La route 117
James Anderson

traduit de l'anglais par Clément Baude
Belfond
janvier 2020
352 p.  21 €
ebook avec DRM 14,99 €
 
 
 
 La rédaction l'a lu

L’Amérique d’en-bas

« La Route 117 » sur laquelle nous entraîne James Anderson est un peu le bout du monde. Un tronçon à deux voies, sur quelques dizaines de kilomètres, dans le centre désertique de l’Utah, un des états américains les moins peuplés. L’auteur, qui a été un peu camionneur avant de plonger dans l’édition et l’écriture, nous installe dans le semi-remorque de Ben Jones, la quarantaine, du sang indien et juif, un casier et un cœur énorme. De sa cabine, il a appris à lire le peu de vie qui anime cette bande de bitume rectiligne, ses rituels et ses dangers. Un axe qu’empruntent seulement les locaux, les visiteurs égarés ou ceux qui fuient quelque chose (voir aussi « Desert Home », sorti en 2017). Ce jour-là, ses repères sont un peu brouillés. Il a son habituel chargement de bidons d’eau et de colis de toute sorte, et puis trois passagers qu’on lui a collés sur les bras. Le bébé de sa très jeune voisine, mère célibataire, mais aussi un enfant de cinq ou six ans, mutique et méfiant, flanqué d’un très gros chien un peu menaçant, tous deux abandonnés dans une station-service. La routine est cassée, et les incidents s’enchaînent. Un violent accrochage avec un camion-fantôme. Une rencontre tendue avec un jeune type armé.

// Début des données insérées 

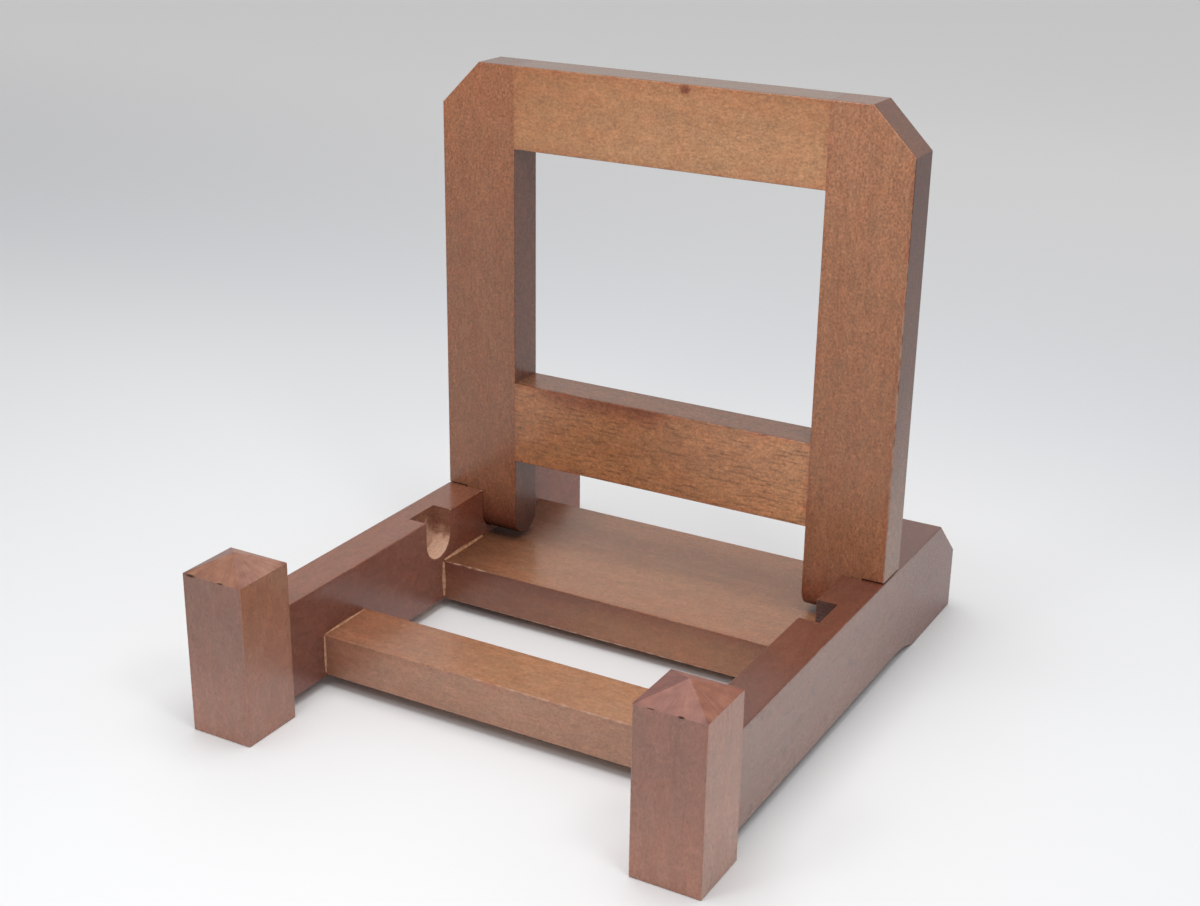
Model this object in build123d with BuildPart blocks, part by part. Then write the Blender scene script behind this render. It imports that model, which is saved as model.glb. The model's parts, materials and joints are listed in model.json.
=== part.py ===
"""Wooden plate display stand: a low base with two side rails, and a back frame that drops into it.

The stand faces -Y, with +Z up and the origin on the table, at the middle of the footprint. Left and
right are as seen from the front. Two square posts stand at the front, doweled to the ends of the side
rails. A cross rail and a wide board tie the side rails together. Each side rail has two housings, one
behind the other, open at the top and on the inner face. The back frame stands in the rear pair: its
stiles end in round-ended tongues, and it lifts straight out, to move to the front pair or to store flat.
All lengths are in millimetres.
"""
from build123d import *
import os
from math import atan2, degrees

os.makedirs("parts", exist_ok=True)

# Footprint and side rails
stand_depth = 280.0
rail_inner_x = 94.2
rail_thickness = 19.8
rail_top = 49.1
underside_height = 5.1  # gap below the rails and the board, between the feet
foot_length = 50.0
cove_length = 25.0
rear_chamfer_length = 21.5
rear_chamfer_height = 19.5

# Front posts
post_width = 30.0
post_height = 72.3  # to the corners, below the pyramid
cap_height = 7.2

# Cross rail and board between the side rails
cross_rail_gap = 28.0  # from the posts to the cross rail
cross_rail_depth = 30.4
cross_rail_bottom = 6.1
cross_rail_height = 19.5
board_front = 9.8
board_depth = 89.9
board_height = 19.8

# Housings in the side rails
housing_width = 19.9
housing_depth = 9.8
housing_floor = 27.6
front_housing_y = 6.4
rear_housing_y = 54.2

# Back frame
frame_thickness = 19.2
frame_half_width = 113.5
frame_top = 255.9
corner_chamfer = 19.5
window_half_width = 75.4
top_rail_bottom = 218.6
mid_rail_top = 107.4
mid_rail_bottom = 68.2
tongue_clearance = 0.4  # to the housing's floor and its outer wall
shoulder_clearance = 0.5  # above the side rail
end_flat = 0.1  # half the flat left between the two round corners of a tongue

# Rounding of the arrises
edge_easing = 0.5
ridge_easing = 0.3

# Dowels
dowel_radius = 4.0
dowel_chamfer = 0.8
glue_gap = 0.05  # between a dowel and the wall of its bore
glue_room = 1.0  # at each end of a bore

# Derived places
half_depth = stand_depth / 2
rail_outer_x = rail_inner_x + rail_thickness
rail_middle_x = (rail_inner_x + rail_outer_x) / 2
post_rear = -half_depth + post_width
cross_rail_front = post_rear + cross_rail_gap
cross_rail_middle = cross_rail_front + cross_rail_depth / 2
board_middle = board_front + board_depth / 2
frame_rear = rear_housing_y + frame_thickness / 2
housing_wall_x = rail_inner_x + housing_depth
tongue_outer_x = housing_wall_x - tongue_clearance
tongue_bottom = housing_floor + tongue_clearance
shoulder_bottom = rail_top + shoulder_clearance

SIDES = (("left", -1), ("right", 1))

# Dowel rows. Each joint lies in a plane across X, or across Y at the posts. The places are the dowel
# centres in that plane, and the reaches are how deep the dowels go into the two members.
post_dowels = [(0, 16), (0, 38)]
post_reach = 20.0
cross_rail_dowel_z = cross_rail_bottom + cross_rail_height / 2
cross_rail_dowels = [(cross_rail_middle + step, cross_rail_dowel_z) for step in (-8, 8)]
board_dowel_z = underside_height + board_height / 2
board_dowels = [(board_middle + step, board_dowel_z) for step in (-30, 0, 30)]
side_rail_reach = 11.0
cross_member_reach = 19.0
top_rail_dowels = [(rear_housing_y, (top_rail_bottom + frame_top) / 2 + step) for step in (-9, 9)]
mid_rail_dowels = [(rear_housing_y, (mid_rail_bottom + mid_rail_top) / 2 + step) for step in (-10, 10)]
frame_reach = 20.0


def dowel_bores(joint, places, depth):
    """Cut blind bores into the open part, from a joint plane to a signed depth along its normal."""
    with BuildSketch(joint) as mouths:
        with Locations(*places):
            Circle(dowel_radius + glue_gap)
    extrude(mouths.sketch, amount=depth, mode=Mode.SUBTRACT)


def write_dowels(name, joint, places, back_reach, front_reach):
    """Make the dowels of one joint, as separate solids in one node."""
    with BuildPart() as dowels:
        with BuildSketch(joint.offset(-back_reach)):
            with Locations(*places):
                Circle(dowel_radius)
        extrude(amount=back_reach + front_reach)
        chamfer(dowels.edges(), dowel_chamfer)
    dowels.part.label = name
    export_step(dowels.part, f"parts/{name}.step")


# Front posts: square, with a shallow four-sided point sawn on the end grain
cap_angle = degrees(atan2(cap_height, post_width / 2))

for side, sign in SIDES:
    post_x = sign * rail_middle_x
    post_y = -half_depth + post_width / 2
    apex = (post_x, post_y, post_height + cap_height)
    rail_joint = Plane.XZ.offset(-post_rear).move(Location((post_x, 0, 0)))

    with BuildPart() as front_post:
        with BuildSketch():
            with Locations((post_x, post_y)):
                Rectangle(post_width, post_width)
        extrude(amount=post_height + cap_height)
        fillet(front_post.edges().filter_by(Axis.Z), edge_easing)
        fillet(front_post.faces().sort_by(Axis.Z)[0].edges(), edge_easing)
        for quarter_turn in range(4):
            facing = Vector(0, 0, 1).rotate(Axis.X, cap_angle).rotate(Axis.Z, 90 * quarter_turn)
            split(bisect_by=Plane(origin=apex, z_dir=facing), keep=Keep.BOTTOM)
        ridges = front_post.edges().filter_by(lambda edge: edge.center().Z > post_height + cap_height / 4)
        fillet(ridges, ridge_easing)
        dowel_bores(rail_joint, post_dowels, post_reach + glue_room)

    front_post.part.label = f"{side}_front_post"
    export_step(front_post.part, f"parts/{side}_front_post.step")
    write_dowels(f"{side}_post_dowels", rail_joint, post_dowels, post_reach, post_reach)

# Side rails: a foot at the rear, a coved relief along the underside, two housings in the inner face
foot_front = half_depth - foot_length
cove_radius = (cove_length**2 + underside_height**2) / (2 * underside_height)

for side, sign in SIDES:
    inner_face = Plane.YZ.offset(sign * rail_inner_x)
    rail_joint = Plane.XZ.offset(-post_rear).move(Location((sign * rail_middle_x, 0, 0)))

    with BuildPart() as side_rail:
        with BuildSketch(inner_face) as rail_outline:
            with BuildLine():
                cove = RadiusArc(
                    (foot_front - cove_length, underside_height),
                    (foot_front, 0),
                    cove_radius,
                )
                Polyline(
                    cove @ 1,
                    (half_depth, 0),
                    (half_depth, rail_top - rear_chamfer_height),
                    (half_depth - rear_chamfer_length, rail_top),
                    (post_rear, rail_top),
                    (post_rear, underside_height),
                    cove @ 0,
                )
            make_face()
        extrude(amount=sign * rail_thickness)
        arrises = side_rail.faces().filter_by(Axis.X).edges()
        fillet(arrises.filter_by(lambda edge: edge.center().Y > post_rear + edge_easing), edge_easing)
        with BuildSketch(inner_face) as housing_outline:
            for housing_y in (front_housing_y, rear_housing_y):
                with Locations((housing_y, housing_floor + housing_width / 2)):
                    Circle(housing_width / 2)
                    Rectangle(housing_width, rail_top, align=(Align.CENTER, Align.MIN))
        extrude(amount=sign * housing_depth, mode=Mode.SUBTRACT)
        dowel_bores(rail_joint, post_dowels, -(post_reach + glue_room))
        dowel_bores(inner_face, cross_rail_dowels, sign * (side_rail_reach + glue_room))
        dowel_bores(inner_face, board_dowels, sign * (side_rail_reach + glue_room))

    side_rail.part.label = f"{side}_side_rail"
    export_step(side_rail.part, f"parts/{side}_side_rail.step")

# Cross rail and board: they butt against the side rails' inner faces
with BuildPart() as cross_rail:
    with BuildSketch(Plane.YZ.offset(-rail_inner_x)):
        with Locations((cross_rail_middle, cross_rail_bottom + cross_rail_height / 2)):
            Rectangle(cross_rail_depth, cross_rail_height)
    extrude(amount=2 * rail_inner_x)
    fillet(cross_rail.edges().filter_by(Axis.X), edge_easing)
    for side, sign in SIDES:
        end_face = Plane.YZ.offset(sign * rail_inner_x)
        dowel_bores(end_face, cross_rail_dowels, -sign * (cross_member_reach + glue_room))
cross_rail.part.label = "cross_rail"
export_step(cross_rail.part, "parts/cross_rail.step")

with BuildPart() as base_board:
    with BuildSketch(Plane.YZ.offset(-rail_inner_x)):
        with Locations((board_middle, underside_height + board_height / 2)):
            Rectangle(board_depth, board_height)
    extrude(amount=2 * rail_inner_x)
    fillet(base_board.edges().filter_by(Axis.X), edge_easing)
    for side, sign in SIDES:
        end_face = Plane.YZ.offset(sign * rail_inner_x)
        dowel_bores(end_face, board_dowels, -sign * (cross_member_reach + glue_room))
base_board.part.label = "base_board"
export_step(base_board.part, "parts/base_board.step")

for side, back_reach, front_reach in (
    ("left", side_rail_reach, cross_member_reach),
    ("right", cross_member_reach, side_rail_reach),
):
    end_face = Plane.YZ.offset(dict(SIDES)[side] * rail_inner_x)
    write_dowels(f"{side}_cross_rail_dowels", end_face, cross_rail_dowels, back_reach, front_reach)
    write_dowels(f"{side}_board_dowels", end_face, board_dowels, back_reach, front_reach)

# Back frame: glued up, sanded flush and eased as one, so its members are cut from one blank
with BuildPart() as frame_blank:
    with BuildSketch(Plane.XZ.offset(-frame_rear)) as frame_outline:
        with Locations((0, shoulder_bottom)):
            Rectangle(2 * frame_half_width, frame_top - shoulder_bottom, align=(Align.CENTER, Align.MIN))
        chamfer(frame_outline.vertices().group_by(Axis.Y)[-1], corner_chamfer)
        with Locations((0, tongue_bottom)):
            Rectangle(2 * tongue_outer_x, mid_rail_bottom - tongue_bottom, align=(Align.CENTER, Align.MIN))
            Rectangle(
                2 * window_half_width,
                mid_rail_bottom - tongue_bottom,
                align=(Align.CENTER, Align.MIN),
                mode=Mode.SUBTRACT,
            )
        with Locations((0, mid_rail_top)):
            Rectangle(
                2 * window_half_width,
                top_rail_bottom - mid_rail_top,
                align=(Align.CENTER, Align.MIN),
                mode=Mode.SUBTRACT,
            )
    extrude(amount=frame_thickness)
    tongue_ends = frame_blank.edges().filter_by(Axis.X).group_by(Axis.Z)[0]
    fillet(tongue_ends, frame_thickness / 2 - end_flat)
    arrises = frame_blank.faces().filter_by(Axis.Y).edges()
    fillet(arrises.filter_by(lambda edge: edge.center().Z > tongue_bottom + frame_thickness / 2), edge_easing)

for side, sign in SIDES:
    frame_joint = Plane.YZ.offset(sign * window_half_width)
    outer_part = Keep.TOP if sign > 0 else Keep.BOTTOM

    with BuildPart() as stile:
        add(frame_blank.part)
        split(bisect_by=frame_joint, keep=outer_part)
        dowel_bores(frame_joint, top_rail_dowels, sign * (frame_reach + glue_room))
        dowel_bores(frame_joint, mid_rail_dowels, sign * (frame_reach + glue_room))
    stile.part.label = f"{side}_stile"
    export_step(stile.part, f"parts/{side}_stile.step")
    write_dowels(f"{side}_top_rail_dowels", frame_joint, top_rail_dowels, frame_reach, frame_reach)
    write_dowels(f"{side}_mid_rail_dowels", frame_joint, mid_rail_dowels, frame_reach, frame_reach)

window_middle = Plane.XY.offset((mid_rail_top + top_rail_bottom) / 2)

with BuildPart() as top_rail:
    add(frame_blank.part)
    split(bisect_by=window_middle, keep=Keep.TOP)
    for side, sign in SIDES:
        frame_joint = Plane.YZ.offset(sign * window_half_width)
        split(bisect_by=frame_joint, keep=Keep.BOTTOM if sign > 0 else Keep.TOP)
        dowel_bores(frame_joint, top_rail_dowels, -sign * (frame_reach + glue_room))
top_rail.part.label = "top_rail"
export_step(top_rail.part, "parts/top_rail.step")

with BuildPart() as mid_rail:
    add(frame_blank.part)
    split(bisect_by=window_middle, keep=Keep.BOTTOM)
    for side, sign in SIDES:
        frame_joint = Plane.YZ.offset(sign * window_half_width)
        split(bisect_by=frame_joint, keep=Keep.BOTTOM if sign > 0 else Keep.TOP)
        dowel_bores(frame_joint, mid_rail_dowels, -sign * (frame_reach + glue_room))
mid_rail.part.label = "mid_rail"
export_step(mid_rail.part, "parts/mid_rail.step")
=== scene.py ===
"""Looks, light and camera for the plate display stand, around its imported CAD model.

Everything is in metres, in the CAD frame: the stand faces -Y, +Z is up, the table is at z = 0.
"""
import json
import math
import random

import bmesh
import bpy
from mathutils import Matrix, Vector


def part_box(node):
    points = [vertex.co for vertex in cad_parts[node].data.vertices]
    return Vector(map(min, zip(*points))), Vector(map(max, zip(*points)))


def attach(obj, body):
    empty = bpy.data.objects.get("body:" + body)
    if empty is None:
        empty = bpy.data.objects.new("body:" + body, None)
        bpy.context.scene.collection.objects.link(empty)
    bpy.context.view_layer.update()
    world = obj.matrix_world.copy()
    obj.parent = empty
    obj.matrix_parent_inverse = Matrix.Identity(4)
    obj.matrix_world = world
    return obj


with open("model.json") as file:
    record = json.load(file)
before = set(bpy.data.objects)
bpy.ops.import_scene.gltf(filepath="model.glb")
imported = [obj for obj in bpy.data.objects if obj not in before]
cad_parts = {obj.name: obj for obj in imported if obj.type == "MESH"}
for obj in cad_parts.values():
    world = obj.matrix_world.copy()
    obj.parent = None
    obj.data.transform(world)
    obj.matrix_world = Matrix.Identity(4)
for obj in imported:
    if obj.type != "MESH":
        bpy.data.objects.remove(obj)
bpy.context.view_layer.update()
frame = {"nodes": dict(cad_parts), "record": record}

MM = 0.001


def rgb(red, green, blue):
    return (red, green, blue, 1.0)


def corners(node):
    """The lowest and highest corners of a CAD node."""
    return [Vector(corner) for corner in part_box(node)]


def opening(name):
    """The lowest and highest corners of one of the record's openings."""
    rows = frame["record"]["physics"]["openings"]
    return next([Vector(corner) for corner in row["box_m"]] for row in rows if row["name"] == name)


def middle(box):
    return (box[0] + box[1]) / 2


# ---------------------------------------------------------------- node graphs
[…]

Et puis ce vieil illuminé qu’il voit souvent arpenter la route en traînant une immense croix, et qu’il découvre dans le fossé, salement amoché. Des personnes à sauver, aider, traquer, une foule d’urgences qui vient perturber les allers et retour de Ben sur la 117. Au milieu de ce décor très cinématographique, sur cette route qui file comme allégorie de la vie, James Anderson installe une tension toute en retenue, sans coups d’éclat ni coups de théâtre. Sur un rythme hypnotique, cerné d’adultes sans but et d’enfants sans parents, le routier mélancolique et bagarreur tente de garder le contrôle de son convoi et de ses humeurs. C’est lui, le sang mêlé, qui fait le lien entre tous les paumés venus se perdre sur ce coin de désert sans charme ni ressources. Autour de cette belle pièce d’humanité, l’auteur bâtit un portrait touchant d’une autre Amérique, celle qui n’a rien et qu’on n’entend pas.